Jamba boasts an extensive context window of 256K tokens, equivalent to around 210 pages of text, while fitting up to 140K tokens on a single 80GB GPU.
I realize this is a big improvement, but it’s striking how inefficient LLM’s are, that you need 80GB of GPU memory to analyze less than 1 megabyte of data. That’s a lot of bloat! Hopefully there’s a lot of room for algorithmic improvements.
It’s literally simulating a neural network.
How much of your 5-sense experiential memories and decades of academic book learning are you bringing to understand my reply to your post?
How many gigabytes do you think that’s equivalent to?
It’s kinda simulating our brains but not really. When I attempted to dig more into how neurons work I realised that it’s a massive chasm of difference. Very much worth doing if you haven’t (you might know far better then me, this is for people who don’t yet.)
In terms of results: Our brains are working with 20w of power and can be trained to compete with LLM’s using a tiny fraction of the world’s data. They also have to keep you breathing and your blood pumping and manage all the dangers of catching a ball near traffic. Or skiing, or poetry, or sunsets. And they remember stuff five minutes later and don’t need a training run that takes months.
We have SO many opportunities to improve the AI architecture it’s ridiculous. This is a good thing.
To be fair most of the brain is more like a pretrained model — it isn't being trained at any point after conception to keep your blood pumping or your lungs working, it does that out of the box roughly as soon as you sprout those organs (or the minute you're born, in the case of lungs). The training process was billions of years of evolution. And, well, given fairly persistent cross-cultural cognitive biases, I expect the conscious thought parts are starting from a pretrained model, too, and all we're doing in school is finetuning ;)
People don't understand that to simulate a single neuron, you need an entire neural network. So 70 billion parameters might at best be equivalent to a million neurons but that is assuming that your neural network architecture is akin to the connections between neurons. Considering the physical sparsity, you might need even more parameters to model the connections of a biological neural network. So less than a million neurons in practice.

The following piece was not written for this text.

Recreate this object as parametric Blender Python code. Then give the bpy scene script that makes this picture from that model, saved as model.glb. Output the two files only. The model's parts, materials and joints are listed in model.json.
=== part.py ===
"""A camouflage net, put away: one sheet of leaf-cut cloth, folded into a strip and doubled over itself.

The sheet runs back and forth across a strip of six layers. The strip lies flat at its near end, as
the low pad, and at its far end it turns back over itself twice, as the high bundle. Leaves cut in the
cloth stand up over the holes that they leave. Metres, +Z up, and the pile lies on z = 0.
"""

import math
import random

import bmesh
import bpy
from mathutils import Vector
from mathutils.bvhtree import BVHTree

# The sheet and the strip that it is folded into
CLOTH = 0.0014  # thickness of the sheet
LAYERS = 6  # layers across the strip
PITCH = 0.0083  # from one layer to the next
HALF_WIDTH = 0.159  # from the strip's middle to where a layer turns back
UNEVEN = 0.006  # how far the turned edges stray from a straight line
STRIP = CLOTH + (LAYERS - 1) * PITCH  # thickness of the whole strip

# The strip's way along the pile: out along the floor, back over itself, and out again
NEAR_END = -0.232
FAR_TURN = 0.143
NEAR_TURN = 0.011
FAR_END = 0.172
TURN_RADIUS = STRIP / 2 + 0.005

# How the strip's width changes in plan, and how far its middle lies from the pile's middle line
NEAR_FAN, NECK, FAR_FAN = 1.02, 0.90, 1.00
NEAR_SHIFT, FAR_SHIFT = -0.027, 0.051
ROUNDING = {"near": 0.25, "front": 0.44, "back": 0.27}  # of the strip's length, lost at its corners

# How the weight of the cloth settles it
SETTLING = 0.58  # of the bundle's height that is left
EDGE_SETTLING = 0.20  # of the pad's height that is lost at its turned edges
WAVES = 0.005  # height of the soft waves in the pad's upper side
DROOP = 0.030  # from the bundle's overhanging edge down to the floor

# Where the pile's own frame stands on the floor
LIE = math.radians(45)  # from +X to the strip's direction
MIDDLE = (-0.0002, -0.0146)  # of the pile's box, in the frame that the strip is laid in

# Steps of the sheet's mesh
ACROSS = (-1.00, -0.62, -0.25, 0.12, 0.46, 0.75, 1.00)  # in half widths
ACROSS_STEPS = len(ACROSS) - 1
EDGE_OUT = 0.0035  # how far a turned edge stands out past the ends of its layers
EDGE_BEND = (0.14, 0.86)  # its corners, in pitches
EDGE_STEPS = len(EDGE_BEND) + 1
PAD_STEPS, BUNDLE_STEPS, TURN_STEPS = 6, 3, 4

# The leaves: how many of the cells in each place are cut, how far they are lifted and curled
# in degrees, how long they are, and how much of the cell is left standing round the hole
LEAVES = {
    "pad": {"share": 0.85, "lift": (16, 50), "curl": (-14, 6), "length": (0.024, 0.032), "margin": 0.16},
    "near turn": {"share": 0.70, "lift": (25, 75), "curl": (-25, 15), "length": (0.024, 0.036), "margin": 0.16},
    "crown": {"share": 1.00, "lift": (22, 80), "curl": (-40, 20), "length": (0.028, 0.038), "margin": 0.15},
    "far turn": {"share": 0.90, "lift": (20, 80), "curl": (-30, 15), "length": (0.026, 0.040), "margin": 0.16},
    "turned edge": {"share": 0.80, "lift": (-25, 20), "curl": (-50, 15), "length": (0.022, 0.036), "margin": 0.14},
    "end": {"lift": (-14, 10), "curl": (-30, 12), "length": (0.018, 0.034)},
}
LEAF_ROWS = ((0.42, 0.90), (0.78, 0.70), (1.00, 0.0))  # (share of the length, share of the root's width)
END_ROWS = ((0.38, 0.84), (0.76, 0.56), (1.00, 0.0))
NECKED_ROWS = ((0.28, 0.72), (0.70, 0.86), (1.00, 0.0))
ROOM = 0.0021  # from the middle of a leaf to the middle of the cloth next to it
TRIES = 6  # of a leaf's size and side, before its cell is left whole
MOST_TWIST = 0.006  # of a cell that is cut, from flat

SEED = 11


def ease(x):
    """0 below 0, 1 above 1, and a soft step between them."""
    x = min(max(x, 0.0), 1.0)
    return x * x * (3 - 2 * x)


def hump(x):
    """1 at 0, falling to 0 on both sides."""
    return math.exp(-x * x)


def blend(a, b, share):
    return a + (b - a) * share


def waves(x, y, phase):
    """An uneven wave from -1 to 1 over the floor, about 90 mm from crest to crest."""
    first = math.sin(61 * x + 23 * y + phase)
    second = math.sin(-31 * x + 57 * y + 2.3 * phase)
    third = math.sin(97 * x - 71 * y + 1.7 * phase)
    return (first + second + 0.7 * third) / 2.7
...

Jamba seems to be distributed as 21 5-gigabyte files [1] so I guess that’s another way of looking at it.
[1] https://huggingface.co/ai21labs/Jamba-v0.1/tree/main
So what? I have seen models distributed as 26x 10GB files.
I love both parent post perspectives on this.
The big (huge?) memory requirement is during training. These LLMs work with high dimensional vectors and they calculate gradients with respect to high dimensional vectors and they do updates that require state of the optimizer. If you have 3 particles in 3 dimensions and you need their forces that creates 3 new 3D vectors and once you update their position along the forces then they also carry momenta. Now generalize these simple 3-body physics to the typical 60-layer creatures inside the LLM with vectors of several thousand dimensions, interactions/weights that are scaling like the squares of these vectors, to a total parameter count that adds up to the 10s to 100s of billions of parameters, and then take derivatives and start to keep track of momenta. It is a feat of modern engineering that some groups can train such models efficiently. I hope we will see more of the training stories becoming public in the near future.
This is wrong. You need big memory during inference too.
The difference there is you can use tricks like quantisation and offloading to CPU to reduce it somewhat at the cost of accuracy and/or speed.
Not sure what you mean by wrong. I have never encountered a case yet when training an LLM (no matter what architecture) would require limited memory and was pointing out that the typical memory requirements for training are much higher yet than the typical requirements for inference.
Training is 3x the memory used by inference, and usually run at a much larger batch size
Two things I'm curious to know:
1. How many tokens can 'traditional' models (e.g. Mistral's 8x7B) fit on a single 80GB GPU? 2. How does quantization affect the single transformer layer in the stack? What are the performance/accuracy trade-offs that happen when so little of the stack depends on this bottleneck?
Mixtral 8x7b runs well (i.e., produces the correct output faster than I can read it) on a modern AMD or Intel laptop without any use of a GPU - provided that you have enough RAM and CPU cores. 32 GB of RAM and 16 hyperthreads are enough with 4-bit quantization if you don't ask too much in terms of context.
P.S. Dell Inspiron 7415 upgraded to 64 GB of RAM here.
80GB is compressed all human knowledge applied on that 1mb..
That’s all the world’s knowledge compressed into 80GB. It’s not analysing 1MB data, it’s analysing all of that knowledge plus and additional 1MB.
Compared to the human brain they are shockingly efficient. It's the hardware that isn't, but that is just a matter of time.